#### DATASET RECORDS

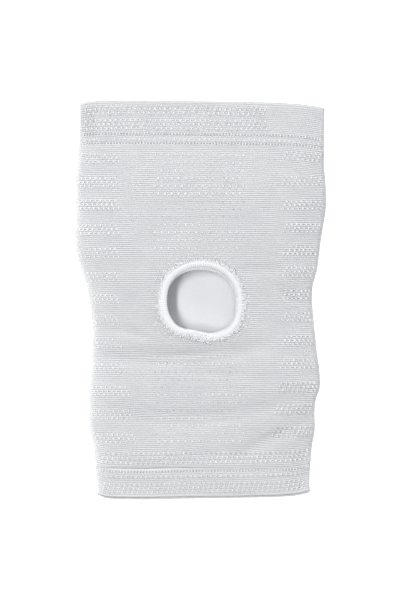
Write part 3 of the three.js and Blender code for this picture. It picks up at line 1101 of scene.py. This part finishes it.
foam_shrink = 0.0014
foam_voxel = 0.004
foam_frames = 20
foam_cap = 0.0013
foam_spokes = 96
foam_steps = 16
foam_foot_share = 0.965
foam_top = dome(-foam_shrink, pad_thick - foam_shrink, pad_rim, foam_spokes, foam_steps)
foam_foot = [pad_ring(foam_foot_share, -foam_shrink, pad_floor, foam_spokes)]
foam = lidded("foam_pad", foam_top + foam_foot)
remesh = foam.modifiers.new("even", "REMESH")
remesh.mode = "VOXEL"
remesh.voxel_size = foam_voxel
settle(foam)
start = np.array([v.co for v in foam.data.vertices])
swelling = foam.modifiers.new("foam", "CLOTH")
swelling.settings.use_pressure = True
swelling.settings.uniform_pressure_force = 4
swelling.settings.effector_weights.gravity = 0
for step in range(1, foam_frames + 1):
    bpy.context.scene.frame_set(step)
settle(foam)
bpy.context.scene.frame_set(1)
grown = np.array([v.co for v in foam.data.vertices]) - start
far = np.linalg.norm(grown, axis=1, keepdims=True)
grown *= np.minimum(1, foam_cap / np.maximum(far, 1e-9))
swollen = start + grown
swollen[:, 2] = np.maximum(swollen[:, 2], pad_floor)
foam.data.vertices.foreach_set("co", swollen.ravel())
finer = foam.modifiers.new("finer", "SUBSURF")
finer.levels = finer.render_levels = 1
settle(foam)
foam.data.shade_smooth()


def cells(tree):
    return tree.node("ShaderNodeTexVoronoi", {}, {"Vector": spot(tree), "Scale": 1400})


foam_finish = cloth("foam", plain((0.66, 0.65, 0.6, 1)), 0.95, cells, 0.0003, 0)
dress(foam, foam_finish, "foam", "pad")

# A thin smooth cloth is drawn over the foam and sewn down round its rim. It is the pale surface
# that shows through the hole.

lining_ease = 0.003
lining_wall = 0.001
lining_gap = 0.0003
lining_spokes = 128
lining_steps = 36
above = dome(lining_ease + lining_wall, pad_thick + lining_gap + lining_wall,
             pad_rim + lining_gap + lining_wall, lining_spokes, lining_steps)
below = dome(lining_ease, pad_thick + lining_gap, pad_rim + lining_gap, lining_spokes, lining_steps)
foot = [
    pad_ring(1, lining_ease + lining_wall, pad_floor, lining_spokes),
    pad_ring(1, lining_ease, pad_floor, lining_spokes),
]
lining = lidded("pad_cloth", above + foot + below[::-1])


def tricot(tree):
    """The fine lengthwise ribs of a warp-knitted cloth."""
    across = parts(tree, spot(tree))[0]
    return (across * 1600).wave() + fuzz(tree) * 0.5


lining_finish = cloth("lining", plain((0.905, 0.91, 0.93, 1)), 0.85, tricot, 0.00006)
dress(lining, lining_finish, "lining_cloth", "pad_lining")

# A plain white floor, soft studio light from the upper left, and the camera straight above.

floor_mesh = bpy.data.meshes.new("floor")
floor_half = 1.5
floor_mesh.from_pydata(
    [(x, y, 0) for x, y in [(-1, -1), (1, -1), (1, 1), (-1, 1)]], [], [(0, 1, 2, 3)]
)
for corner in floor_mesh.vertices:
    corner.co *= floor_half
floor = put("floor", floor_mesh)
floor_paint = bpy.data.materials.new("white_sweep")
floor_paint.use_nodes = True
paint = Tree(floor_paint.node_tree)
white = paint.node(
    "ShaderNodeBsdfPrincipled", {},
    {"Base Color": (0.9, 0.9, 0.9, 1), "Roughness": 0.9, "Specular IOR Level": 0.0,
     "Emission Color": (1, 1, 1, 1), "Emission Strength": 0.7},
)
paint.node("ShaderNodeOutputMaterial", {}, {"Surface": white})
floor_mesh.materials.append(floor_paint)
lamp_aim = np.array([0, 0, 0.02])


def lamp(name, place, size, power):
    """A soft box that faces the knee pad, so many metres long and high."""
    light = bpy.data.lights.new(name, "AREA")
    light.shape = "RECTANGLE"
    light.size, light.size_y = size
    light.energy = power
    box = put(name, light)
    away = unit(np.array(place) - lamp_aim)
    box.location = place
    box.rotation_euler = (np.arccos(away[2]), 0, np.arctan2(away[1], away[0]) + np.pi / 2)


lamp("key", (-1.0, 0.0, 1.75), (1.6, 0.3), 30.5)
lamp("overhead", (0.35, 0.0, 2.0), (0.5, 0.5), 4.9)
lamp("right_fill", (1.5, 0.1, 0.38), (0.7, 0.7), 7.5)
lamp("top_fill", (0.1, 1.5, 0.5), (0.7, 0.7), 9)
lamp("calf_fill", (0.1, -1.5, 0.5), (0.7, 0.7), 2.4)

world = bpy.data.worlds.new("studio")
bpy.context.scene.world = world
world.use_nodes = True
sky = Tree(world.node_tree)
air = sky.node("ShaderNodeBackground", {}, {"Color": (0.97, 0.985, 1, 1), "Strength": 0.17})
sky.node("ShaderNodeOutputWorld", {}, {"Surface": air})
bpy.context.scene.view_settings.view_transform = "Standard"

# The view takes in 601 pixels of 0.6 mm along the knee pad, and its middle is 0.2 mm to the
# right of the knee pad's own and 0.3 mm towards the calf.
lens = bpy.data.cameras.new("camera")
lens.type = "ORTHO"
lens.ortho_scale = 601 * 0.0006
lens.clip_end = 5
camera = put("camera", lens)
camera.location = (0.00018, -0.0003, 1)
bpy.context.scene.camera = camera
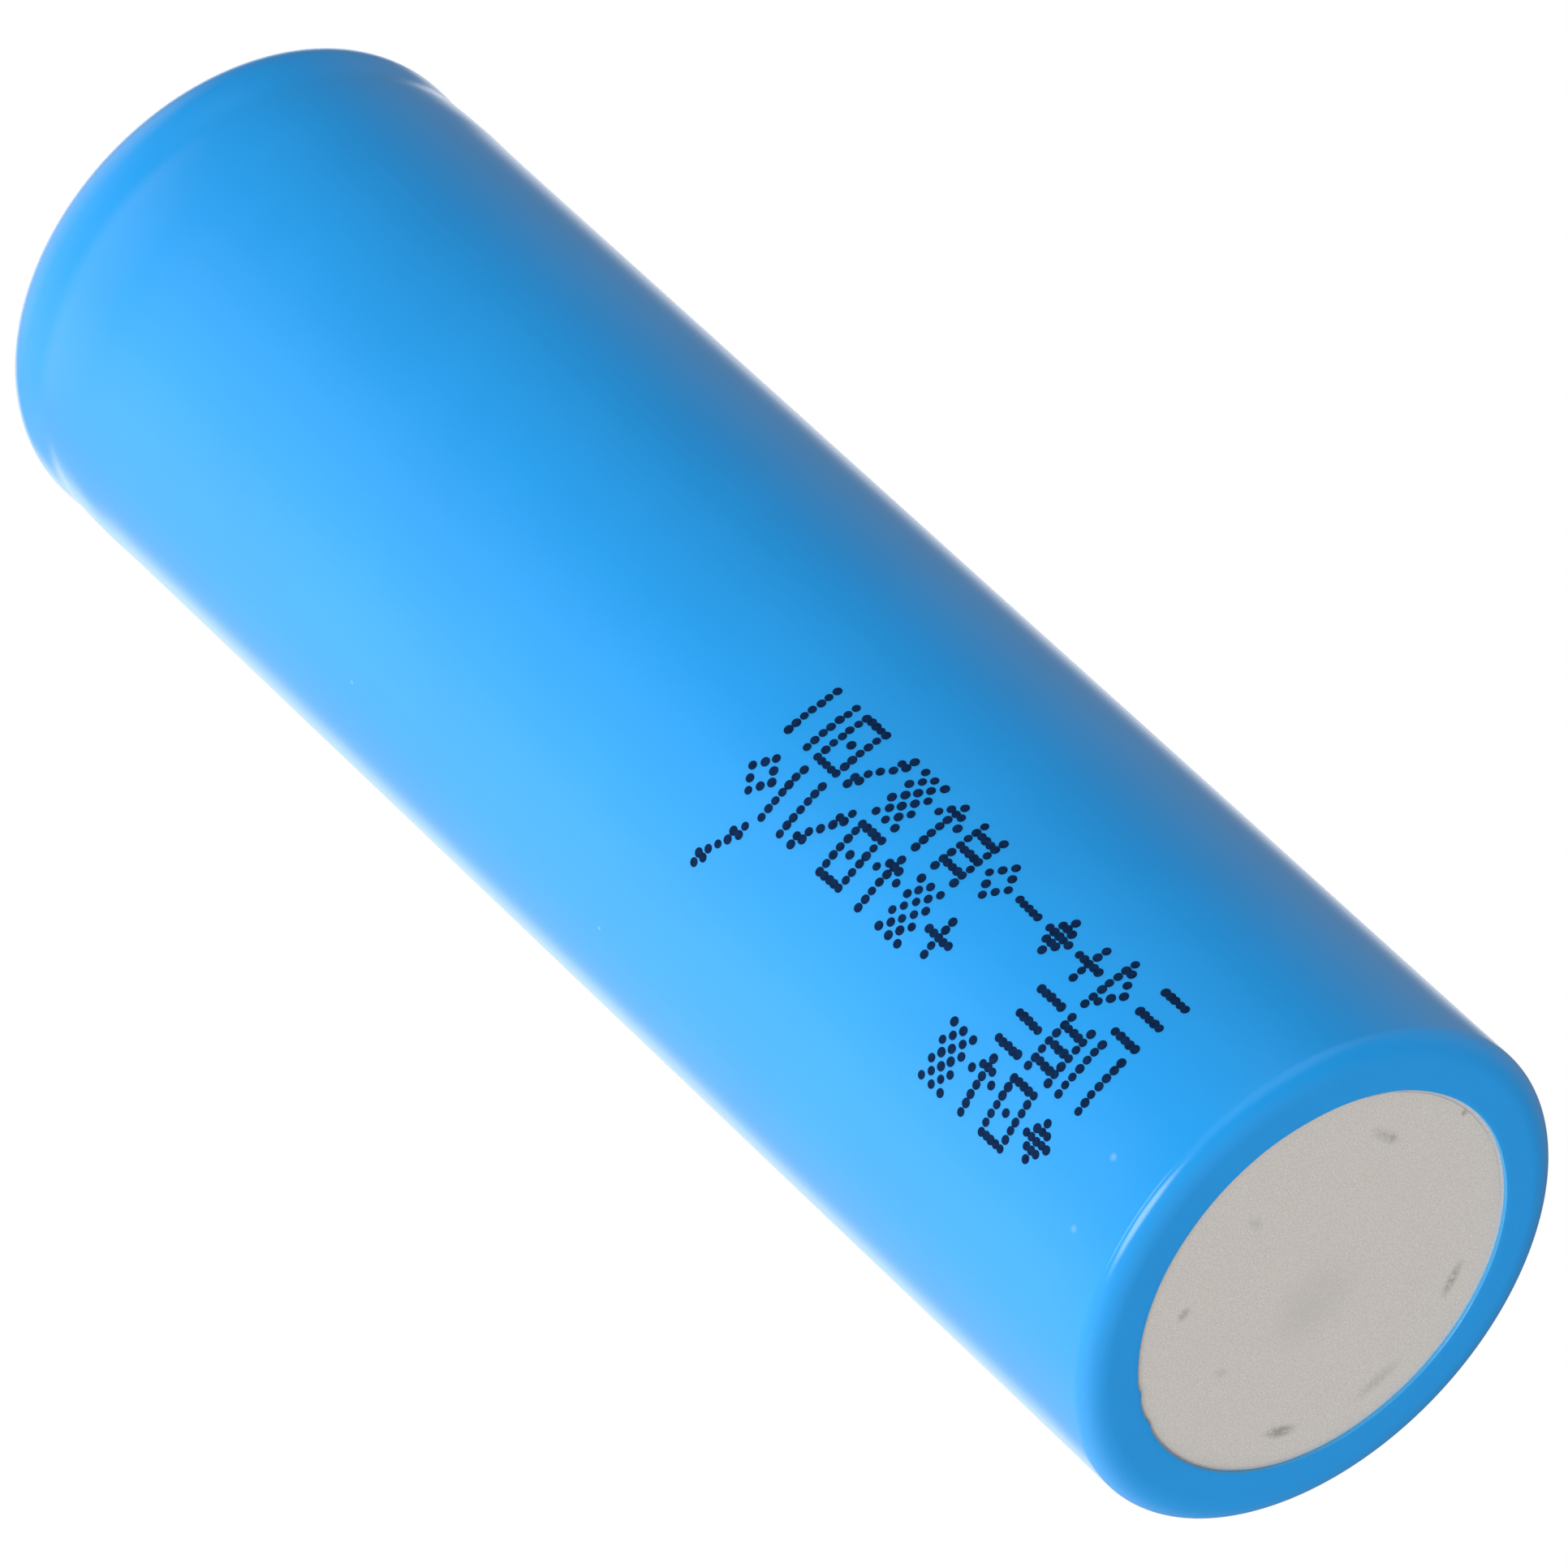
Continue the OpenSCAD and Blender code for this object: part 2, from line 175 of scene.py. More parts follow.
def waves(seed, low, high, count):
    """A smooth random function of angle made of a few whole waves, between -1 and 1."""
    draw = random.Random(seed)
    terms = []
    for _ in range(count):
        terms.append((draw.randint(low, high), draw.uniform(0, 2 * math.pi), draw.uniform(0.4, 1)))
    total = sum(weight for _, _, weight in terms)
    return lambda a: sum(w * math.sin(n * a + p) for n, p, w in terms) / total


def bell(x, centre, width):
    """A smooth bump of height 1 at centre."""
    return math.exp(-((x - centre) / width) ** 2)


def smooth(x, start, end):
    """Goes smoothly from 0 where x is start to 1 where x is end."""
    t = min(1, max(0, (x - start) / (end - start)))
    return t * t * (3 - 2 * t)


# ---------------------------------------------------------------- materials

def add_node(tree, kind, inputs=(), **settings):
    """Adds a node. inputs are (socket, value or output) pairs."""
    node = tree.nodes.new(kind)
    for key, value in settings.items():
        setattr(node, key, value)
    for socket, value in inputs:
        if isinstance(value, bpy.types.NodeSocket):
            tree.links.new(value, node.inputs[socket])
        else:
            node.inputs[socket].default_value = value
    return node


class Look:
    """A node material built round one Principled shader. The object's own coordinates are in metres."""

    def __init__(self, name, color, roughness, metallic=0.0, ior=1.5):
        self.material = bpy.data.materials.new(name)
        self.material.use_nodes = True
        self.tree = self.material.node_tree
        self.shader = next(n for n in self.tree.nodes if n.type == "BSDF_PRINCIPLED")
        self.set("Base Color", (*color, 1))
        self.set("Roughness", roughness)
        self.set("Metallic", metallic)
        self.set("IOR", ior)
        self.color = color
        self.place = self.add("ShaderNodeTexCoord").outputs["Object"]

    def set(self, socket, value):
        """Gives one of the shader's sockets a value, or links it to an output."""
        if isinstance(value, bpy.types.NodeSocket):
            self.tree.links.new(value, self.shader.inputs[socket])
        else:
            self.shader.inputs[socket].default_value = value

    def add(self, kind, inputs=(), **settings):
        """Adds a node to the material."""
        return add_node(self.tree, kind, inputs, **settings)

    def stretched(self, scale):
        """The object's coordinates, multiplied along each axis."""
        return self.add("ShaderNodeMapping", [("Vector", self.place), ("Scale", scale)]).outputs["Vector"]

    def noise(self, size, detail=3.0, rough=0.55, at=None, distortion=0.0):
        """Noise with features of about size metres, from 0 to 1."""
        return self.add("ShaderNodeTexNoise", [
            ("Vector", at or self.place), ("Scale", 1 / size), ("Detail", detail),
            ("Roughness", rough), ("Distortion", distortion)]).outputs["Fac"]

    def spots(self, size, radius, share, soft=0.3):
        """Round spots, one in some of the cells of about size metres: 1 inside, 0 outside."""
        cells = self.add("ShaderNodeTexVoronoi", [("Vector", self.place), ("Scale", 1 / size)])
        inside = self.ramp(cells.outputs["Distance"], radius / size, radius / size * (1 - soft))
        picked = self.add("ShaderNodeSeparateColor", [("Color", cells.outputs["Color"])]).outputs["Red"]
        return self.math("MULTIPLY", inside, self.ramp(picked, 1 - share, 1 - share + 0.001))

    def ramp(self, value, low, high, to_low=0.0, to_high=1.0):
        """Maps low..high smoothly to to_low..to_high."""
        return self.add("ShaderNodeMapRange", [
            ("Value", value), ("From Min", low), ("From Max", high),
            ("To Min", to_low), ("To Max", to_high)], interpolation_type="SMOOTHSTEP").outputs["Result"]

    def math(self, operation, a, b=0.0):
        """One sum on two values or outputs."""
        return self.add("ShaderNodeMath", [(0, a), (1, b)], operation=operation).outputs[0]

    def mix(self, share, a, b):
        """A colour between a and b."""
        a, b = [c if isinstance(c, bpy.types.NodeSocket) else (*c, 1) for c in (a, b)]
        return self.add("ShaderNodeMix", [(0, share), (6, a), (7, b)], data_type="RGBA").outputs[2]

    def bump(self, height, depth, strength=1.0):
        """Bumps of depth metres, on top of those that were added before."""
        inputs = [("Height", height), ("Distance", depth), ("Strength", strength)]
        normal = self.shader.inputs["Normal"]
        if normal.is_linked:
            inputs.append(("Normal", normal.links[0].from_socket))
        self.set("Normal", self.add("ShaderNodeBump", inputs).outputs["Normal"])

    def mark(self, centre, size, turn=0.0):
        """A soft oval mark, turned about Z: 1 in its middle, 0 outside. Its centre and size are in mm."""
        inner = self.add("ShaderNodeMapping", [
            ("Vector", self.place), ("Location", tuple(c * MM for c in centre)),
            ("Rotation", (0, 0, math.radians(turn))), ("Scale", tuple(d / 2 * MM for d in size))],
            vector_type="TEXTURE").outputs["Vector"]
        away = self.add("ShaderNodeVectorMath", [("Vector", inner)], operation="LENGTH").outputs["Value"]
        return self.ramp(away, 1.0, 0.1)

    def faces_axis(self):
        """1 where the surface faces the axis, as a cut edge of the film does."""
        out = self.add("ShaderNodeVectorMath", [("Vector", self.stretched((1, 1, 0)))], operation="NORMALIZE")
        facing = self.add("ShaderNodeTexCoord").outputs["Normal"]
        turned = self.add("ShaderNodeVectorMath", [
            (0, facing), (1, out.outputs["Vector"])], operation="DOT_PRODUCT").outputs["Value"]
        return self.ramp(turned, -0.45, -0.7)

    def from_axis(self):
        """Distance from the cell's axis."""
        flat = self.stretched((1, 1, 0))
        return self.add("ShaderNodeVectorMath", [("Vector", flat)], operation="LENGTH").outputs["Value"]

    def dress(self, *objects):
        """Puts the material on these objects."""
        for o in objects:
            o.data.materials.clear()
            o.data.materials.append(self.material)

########

STATED GOAL:
Gather up, from the records above, each line where the word "code" appears.

ANSWER TO THIS TASK:
Write part 3 of the three.js and Blender code for this picture. It picks up at line 1101 of scene.py. This part finishes it.
Continue the OpenSCAD and Blender code for this object: part 2, from line 175 of scene.py. More parts follow.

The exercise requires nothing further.